- Data:

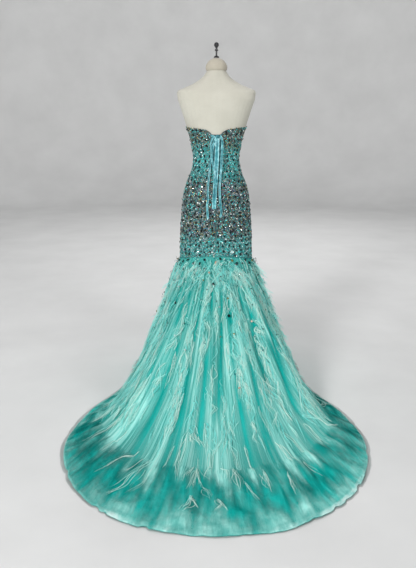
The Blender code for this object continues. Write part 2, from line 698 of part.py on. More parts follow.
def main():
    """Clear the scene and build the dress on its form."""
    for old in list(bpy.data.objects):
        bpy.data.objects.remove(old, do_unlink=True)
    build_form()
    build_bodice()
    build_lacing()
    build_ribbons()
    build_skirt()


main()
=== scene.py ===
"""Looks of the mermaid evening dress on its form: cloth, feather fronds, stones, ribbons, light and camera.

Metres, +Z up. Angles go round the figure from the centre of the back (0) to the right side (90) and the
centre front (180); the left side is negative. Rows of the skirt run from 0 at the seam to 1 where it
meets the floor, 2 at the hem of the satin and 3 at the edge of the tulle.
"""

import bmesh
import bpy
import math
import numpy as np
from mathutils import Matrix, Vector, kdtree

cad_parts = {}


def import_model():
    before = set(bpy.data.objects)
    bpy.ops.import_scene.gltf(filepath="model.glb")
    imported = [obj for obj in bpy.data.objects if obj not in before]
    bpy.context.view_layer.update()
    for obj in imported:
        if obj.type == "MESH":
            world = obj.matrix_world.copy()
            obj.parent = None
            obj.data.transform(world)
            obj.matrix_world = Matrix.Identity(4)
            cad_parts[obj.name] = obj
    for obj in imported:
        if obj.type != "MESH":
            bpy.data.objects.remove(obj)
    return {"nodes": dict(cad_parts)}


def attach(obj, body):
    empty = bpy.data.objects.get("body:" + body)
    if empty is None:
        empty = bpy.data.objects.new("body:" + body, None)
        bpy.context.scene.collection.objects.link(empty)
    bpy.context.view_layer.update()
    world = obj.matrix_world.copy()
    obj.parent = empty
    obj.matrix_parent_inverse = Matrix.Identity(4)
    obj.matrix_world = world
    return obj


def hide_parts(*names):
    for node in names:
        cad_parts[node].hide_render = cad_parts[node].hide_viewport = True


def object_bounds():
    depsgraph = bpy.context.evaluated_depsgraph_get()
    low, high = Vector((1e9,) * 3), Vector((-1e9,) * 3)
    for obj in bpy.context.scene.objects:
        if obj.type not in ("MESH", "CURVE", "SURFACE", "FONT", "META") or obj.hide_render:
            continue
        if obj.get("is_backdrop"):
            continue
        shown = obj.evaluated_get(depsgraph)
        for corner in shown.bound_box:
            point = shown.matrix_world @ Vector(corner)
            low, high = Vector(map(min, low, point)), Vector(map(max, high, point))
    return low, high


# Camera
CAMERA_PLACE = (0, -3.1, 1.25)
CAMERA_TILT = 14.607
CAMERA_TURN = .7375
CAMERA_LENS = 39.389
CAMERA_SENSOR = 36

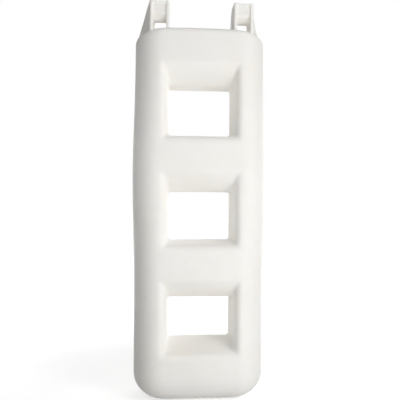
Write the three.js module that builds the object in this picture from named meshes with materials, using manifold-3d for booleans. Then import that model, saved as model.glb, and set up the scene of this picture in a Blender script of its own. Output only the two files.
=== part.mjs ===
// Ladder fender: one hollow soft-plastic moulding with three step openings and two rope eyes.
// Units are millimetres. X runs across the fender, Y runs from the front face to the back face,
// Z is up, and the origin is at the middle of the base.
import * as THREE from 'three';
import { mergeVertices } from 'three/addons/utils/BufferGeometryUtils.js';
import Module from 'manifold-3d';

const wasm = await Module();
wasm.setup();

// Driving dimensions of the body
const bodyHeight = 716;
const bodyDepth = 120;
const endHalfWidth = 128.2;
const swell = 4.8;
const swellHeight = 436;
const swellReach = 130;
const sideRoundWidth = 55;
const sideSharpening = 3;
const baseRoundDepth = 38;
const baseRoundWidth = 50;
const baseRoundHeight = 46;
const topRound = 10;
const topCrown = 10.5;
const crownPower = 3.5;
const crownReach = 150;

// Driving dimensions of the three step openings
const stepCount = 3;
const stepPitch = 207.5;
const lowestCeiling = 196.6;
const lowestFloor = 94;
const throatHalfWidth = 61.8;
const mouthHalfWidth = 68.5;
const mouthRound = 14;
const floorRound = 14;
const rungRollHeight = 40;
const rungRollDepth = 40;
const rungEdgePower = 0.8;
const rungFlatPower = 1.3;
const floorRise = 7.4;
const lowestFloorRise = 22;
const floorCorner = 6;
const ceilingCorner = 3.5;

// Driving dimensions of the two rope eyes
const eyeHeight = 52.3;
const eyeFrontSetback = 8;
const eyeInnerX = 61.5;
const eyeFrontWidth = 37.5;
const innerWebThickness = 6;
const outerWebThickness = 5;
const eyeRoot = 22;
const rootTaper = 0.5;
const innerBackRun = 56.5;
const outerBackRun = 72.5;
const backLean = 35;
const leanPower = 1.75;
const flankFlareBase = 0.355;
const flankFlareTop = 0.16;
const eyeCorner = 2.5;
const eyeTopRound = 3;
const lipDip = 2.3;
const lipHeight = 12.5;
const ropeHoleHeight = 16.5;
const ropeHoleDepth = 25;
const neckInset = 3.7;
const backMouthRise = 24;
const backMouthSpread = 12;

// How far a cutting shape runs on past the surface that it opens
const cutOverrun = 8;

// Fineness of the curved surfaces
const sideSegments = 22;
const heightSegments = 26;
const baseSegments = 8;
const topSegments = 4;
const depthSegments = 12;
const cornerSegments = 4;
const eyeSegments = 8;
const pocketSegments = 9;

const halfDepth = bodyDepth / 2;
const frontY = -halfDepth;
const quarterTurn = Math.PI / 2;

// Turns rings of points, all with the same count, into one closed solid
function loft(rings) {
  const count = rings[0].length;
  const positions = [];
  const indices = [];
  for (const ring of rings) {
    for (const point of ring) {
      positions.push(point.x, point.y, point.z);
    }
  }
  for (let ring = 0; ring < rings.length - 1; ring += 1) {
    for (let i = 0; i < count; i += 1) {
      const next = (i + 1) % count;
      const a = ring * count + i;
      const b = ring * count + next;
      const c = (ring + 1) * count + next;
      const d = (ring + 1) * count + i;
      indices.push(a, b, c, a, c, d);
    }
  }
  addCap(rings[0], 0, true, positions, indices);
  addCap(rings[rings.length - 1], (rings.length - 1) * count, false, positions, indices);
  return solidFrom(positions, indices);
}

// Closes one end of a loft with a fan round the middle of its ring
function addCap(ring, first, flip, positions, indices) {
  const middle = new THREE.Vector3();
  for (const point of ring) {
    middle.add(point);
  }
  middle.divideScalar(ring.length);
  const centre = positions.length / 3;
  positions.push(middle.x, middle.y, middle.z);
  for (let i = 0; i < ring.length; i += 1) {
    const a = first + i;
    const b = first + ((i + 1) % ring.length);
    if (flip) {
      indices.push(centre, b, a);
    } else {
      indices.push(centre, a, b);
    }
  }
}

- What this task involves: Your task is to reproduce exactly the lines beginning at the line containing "build_form()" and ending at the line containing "before = set(bpy.data.objects)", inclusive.

- Complete output:
    build_form()
    build_bodice()
    build_lacing()
    build_ribbons()
    build_skirt()


main()
=== scene.py ===
"""Looks of the mermaid evening dress on its form: cloth, feather fronds, stones, ribbons, light and camera.

Metres, +Z up. Angles go round the figure from the centre of the back (0) to the right side (90) and the
centre front (180); the left side is negative. Rows of the skirt run from 0 at the seam to 1 where it
meets the floor, 2 at the hem of the satin and 3 at the edge of the tulle.
"""

import bmesh
import bpy
import math
import numpy as np
from mathutils import Matrix, Vector, kdtree

cad_parts = {}


def import_model():
    before = set(bpy.data.objects)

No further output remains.